La dis­cus­sion n’ayant pas abou­ti, il fut conve­nu que l’on se réuni­rait la semaine sui­vante qui était, si je ne me trompe, l’a­vant-der­nière semaine de septembre.

La réunion eut lieu. Durand y assis­tait et y don­na lec­ture du pro­cès-ver­bal de la pré­cé­dente séance. Mais il ne revint plus par­mi nous ; car quelques jours après, à la grande stu­pé­fac­tion de tous ceux qui le connais­saient, il fut prou­vé, en assem­blée des réfu­giés, que Durand était agent de police. Depuis je ne l’ai plus revu. Et je dois dire, en pas­sant, que les pré­fé­rences de Durand étaient plu­tôt pour le grand Conseil que pour la sec­tion fran­çaise ; il allait plus volon­tiers du côté d’Hol­born que du côté de Rupert street. J’a­jou­te­rai même que les Dieux, mal­gré leurs soup­çons, ne refu­sèrent pas de le rece­voir au ban­quet de la Conférence.

Huit jours après la sec­tion nom­mait son bureau. Avrial fut secré­taire-cor­res­pon­dant, Camé­li­nat tré­so­rier et Ansel secré­taire des séances. Ansel ayant été obli­gé de quit­ter Londres, je le remplaçai.

C’est ain­si que Durand a été secré­taire de la sec­tion fran­çaise de 1871 !
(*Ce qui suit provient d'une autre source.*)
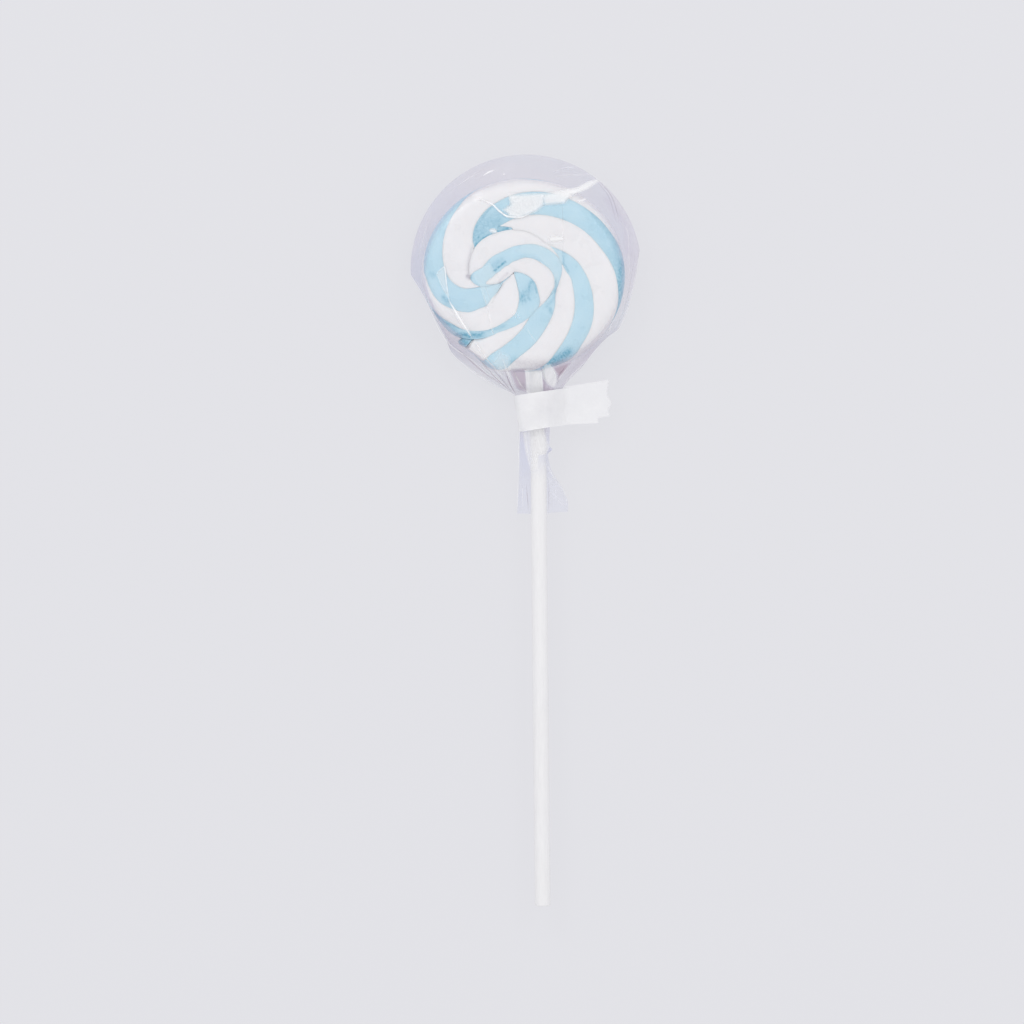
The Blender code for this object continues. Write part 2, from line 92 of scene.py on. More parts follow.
# Degrees along the coil, and how many strip edges have crossed the middle of the front face.
TWIST = (
    (-130, -0.9), (-121, 0), (-110, 0.5), (-101, 1.03), (-75, 2), (-38, 3), (-9, 4), (48, 5), (116, 6),
    (178, 7), (227, 8), (281, 9), (335, 10), (353, 10.5), (379, 10.87), (408, 11.2), (440, 11.65),
    (482, 11.85), (511, 11.7), (529, 11.5), (546, 11.05), (580, 10.6),
)
# How far strip edges 0 to 7 stray from the even twist: degrees along the coil, share of the way round.
STRAY_EDGES = (
    ((-130, 0.08), (-123.6, 0.12), (-122.3, -0.06), (-121.4, -0.2), (-110, -0.18), (-90, -0.06),
     (-72, -0.015), (-45, 0), (110, 0), (130, 0.03), (158, 0.07), (166, 0.07), (184, 0.018), (201, 0.03),
     (220, 0.035), (227.5, 0.003), (229.5, 0.002), (231.1, -0.015), (231.9, -0.04), (232.4, -0.085),
     (233.2, -0.18), (234, -0.225), (258, -0.17), (281, -0.12), (308, -0.068), (350, 0)),
    ((-130, 0.04), (-120, 0.08), (-111, 0.08), (-106, -0.005), (-82, -0.022), (-74, -0.04), (-69, -0.095),
     (-55, -0.06), (-38, 0), (215, 0), (231, 0.022), (255, 0.055), (271, 0.053), (278, 0.023),
     (284, -0.018), (287, -0.08), (291, -0.18), (308, -0.15), (353, -0.03), (379, 0), (529, 0),
     (578, -0.07)),
    ((-112, 0.06), (-100, 0.08), (-90, 0.01), (-83, 0), (-31, 0), (-26, 0.005), (-19, 0.018),
     (-14.5, 0.028), (-10, 0), (-6, -0.02), (10, 0), (225, 0), (260, 0.08), (280, 0.125), (296, 0.165),
     (303, 0.125), (310, 0.07), (322, 0.015), (352, -0.02), (368, -0.045), (400, -0.04), (440, 0), (511, 0),
     (546, -0.1), (578, -0.15)),
    ((-110, 0), (-80, 0.05), (-61, 0.011), (-38, -0.003), (-14, 0.016), (-8, 0.018), (-4, 0.013),
     (0, 0.002), (4, -0.008), (7.5, -0.012), (10, -0.035), (12, -0.08), (42, -0.045), (80, 0), (255, 0),
     (270, 0.025), (280, 0.045), (295, 0.085), (306, 0.02), (316, 0.018), (330, 0.014), (334, 0.018),
     (340, 0.038), (345, 0.038), (353, 0.04), (358, 0.035), (364, 0.027), (379, 0.01), (415, 0.008),
     (464, 0.02), (519, 0.004), (547, -0.02), (560, 0.05)),
    ((-90, 0), (-62, 0.03), (-55, 0.005), (-46, -0.021), (-15, -0.007), (3, -0.026), (25, -0.06),
     (36, -0.09), (42, -0.13), (60, -0.095), (86, -0.05), (90.5, -0.02), (91.8, 0.048), (94.7, 0.064),
     (98.7, 0.081), (102.7, 0.097), (105, 0.106), (107.3, 0.114), (113, 0.065), (120, 0.013), (126, -0.03),
     (150, -0.02), (165, 0), (335, 0), (353, 0.06), (366, 0.085), (378, 0.035), (391, 0.009), (426, -0.011),
     (528, -0.016), (546, 0.05)),
    ((-130, -0.06), (-108, 0), (-40, 0), (-25, 0.03), (0, 0.015), (19, -0.005), (87, -0.009), (98, -0.014),
     (105, -0.014), (107.3, -0.014), (113, -0.063), (120, -0.115), (126, -0.112), (150, -0.1), (180, -0.04),
     (225, 0), (395, 0), (408, 0.035), (440, 0.095), (482, 0.12), (511, 0.1), (546, 0.02), (562, 0)),
    ((-130, -0.155), (-123, -0.12), (-110, -0.045), (-100, 0), (-10, 0), (3, 0.02), (23, -0.015),
     (80, 0.008), (108, 0.002), (126, -0.016), (141, -0.06), (152, -0.165), (178, -0.115), (203, -0.095),
     (240, -0.055), (275, 0), (400, 0), (440, 0.03), (482, 0.05), (546, 0)),
    ((-130, -0.2), (-123, -0.2), (-110, -0.105), (-85, 0), (75, 0), (92, 0.055), (112, 0.08), (121, 0.048),
     (130, 0.023), (151, 0.009), (183, -0.006), (191, -0.018), (197, -0.035), (200, -0.075), (203, -0.16),
     (240, -0.13), (258, -0.1), (281, -0.04), (300, 0)),
)
SECTION_POWER = 3.0           # roundness of the rope's section
SEAM = -0.3 * MM              # the turns are pressed together
SEAM_DIP = 0.3 * MM           # depth of the groove between two turns
SEAM_REACH = 0.9 * MM         # how far from the seam the groove reaches
CONTACT_START = (222, 240)    # degrees over which the outer side comes into contact
CORE_RADIUS = 0.08 * MM       # what is left open at the middle of the coil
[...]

Le Conseil jette ensuite comme une injure à la face de la sec­tion fran­çaise le nom de Chau­tard. Il lui consacre même une note dans laquelle la méchan­ce­té le dis­pute à la niai­se­rie. Nous avions choi­si Chau­tard comme délé­gué au Conseil géné­ral. Si la sec­tion était entrée dans les vues du Conseil géné­ral, le Conseil géné­ral se gar­de­rait bien aujourd’­hui d’im­pri­mer que Chau­tard a été expul­sé de sa sec­tion comme agent de police de Thiers.

En France nous avons une autre morale. Nous aimons les situa­tions nettes, la publi­ci­té et le grand jour. Et lorsque nous trou­vons un indigne dans nos rangs, nous le chas­sons avec d’au­tant plus d’é­clat que nous avons eu confiance en lui.

L’in­di­gni­té de Chau­tard prou­vée, la sec­tion ne pou­vait mieux faire que de la rendre publique. Il y avait là pour elle une ques­tion de digni­té et d’honnêteté.

Le Conseil géné­ral ne semble pas com­prendre ces choses-là. Tant pis pour lui.

Mais je vais clore cette lettre. Ce ne sera cepen­dant pas sans ajou­ter un der­nier mot.

La cir­cu­laire du Conseil géné­ral est une décla­ra­tion de guerre à tous les groupes qui ne sont pas dis­po­sés à cour­ber le front sous la férule du grand pon­tife. Cette décla­ra­tion, en véri­té, ne pou­vait arri­ver à un meilleur moment. Si encore ces hommes qui semblent prendre la révo­lu­tion sous leur auguste pro­tec­tion et lui mar­quer ses limites, au lieu de faire des per­son­na­li­tés, nous disaient ce qu’ils veulent et ce qu’ils pensent ! Mais eux aus­si, comme nos par­le­men­taires, font de la poli­tique, et tous les moyens leur sont bons pour ame­ner à eux les gros bataillons.

Que le Conseil géné­ral y prenne garde ! les gros bataillons pour­raient bien pas­ser du côté de ceux qu’il se plaît aujourd’­hui à appe­ler les dis­si­dents et les meneurs. Cela s’est vu et peut se revoir encore.

Du reste, nous ver­rons au pro­chain congrès. Il faut que la lumière se fasse, elle se fera. Et les triom­phants d’au­jourd’­hui, qui peuvent être sans peur mais qui ne sont pas sans reproche, pour­raient bien se reti­rer l’o­reille basse.

Rap­pe­lons-nous les bâtons flot­tants de la fable : « De loin c’est quelque chose et de prés ce n’est rien. » 

E. Teu­lière, Membre de la sec­tion fran­çaise de 1871.